In Milgram, plaintiff’s employee opened a credit card with Chase using plaintiff’s name, ran up tens of thousands of dollars of charges, and then illegally accessed plaintiff’s bank accounts to make payments in response to the monthly statements. See Milgram, 2023 U.S. App. LEXIS 14299, at *2.  When plaintiff discovered the fraud, she reported it to Chase, but Chase refused to treat the charges as illegitimate, concluding that the consistent payments made from an account owned by plaintiff reflected that the employee had “apparent authority” to incur the charges. Id. at *3.  The district court granted summary judgment for Chase on plaintiff’s FCRA claims, concluding that the Bank’s investigating had been “reasonable” and the Eleventh Circuit affirmed.  Id.
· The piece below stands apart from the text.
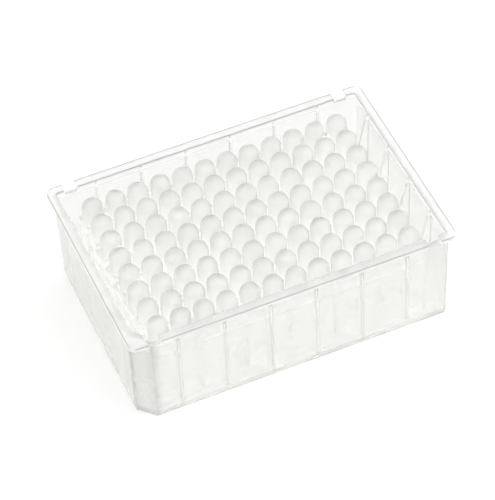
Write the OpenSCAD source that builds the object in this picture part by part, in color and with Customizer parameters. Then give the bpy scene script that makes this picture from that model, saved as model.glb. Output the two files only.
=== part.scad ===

The facts in Milgram seemed to weigh heavily in favor of the consumer. Indeed, when plaintiff submitted her dispute in November of 2018, her former employee had already plead guilty to “seven counts of grand theft in the second and third degree, criminal use of personal identification information, and defrauding a financial institution” and had been sentenced to three years in prison. Id. at *7.  Plaintiff attached to her dispute a Florida state court order which recognized that the employee had fraudulently opened the Chase card and had transferred money to make the payments without plaintiff’s permission. Id. In response to the consumer’s dispute, Chase re-verified that plaintiff was responsible for the charges. Id

When ruling in favor of Chase, the Eleventh Circuit noted “that consumers cannot sue furnishers [under the FCRA] for providing inaccurate information – only for conducting unreasonable investigations.” Id. at *12 (citations omitted).  The reasonableness of the investigation varies based upon the circumstances, including the identity of the furnisher, the information it has available to it and what steps the furnisher takes to gather more information. Id. at *12-13. If the furnisher verifies the information it has furnished, then the “question of whether the furnisher behaved reasonably will turn on whether the furnisher acquired sufficient evidence to support the conclusion that the information was true.” Id. at *13. A consumer cannot prevail on a claim under section 1681s-(2)(b) unless she 1) proves the furnisher provided inaccurate or incomplete information to a consumer reporting agency, and 2) points out “some facts the furnisher could have uncovered that establish that the reported information was, in fact, inaccurate or incomplete.”  Id

Ultimately, the Eleventh Circuit concluded that Chase’s investigation was reasonable, because plaintiff could not point to any fact that would have undercut Chase’s determination that plaintiff had vested her employee with apparent authority to use the card. The Court observed: “We don’t think the criminal judgment was relevant to Chase’s apparent-authority determination. To be sure, Williams’s criminal judgment proved that Williams lacked actual authority. But Milgram’s automatic payments to pay off the card each month led Chase to conclude that Williams had authority to incur those charges. That Williams didn’t actually have that authority doesn’t undercut that conclusion; it doesn’t go to apparent authority at all.”  Id. at *19.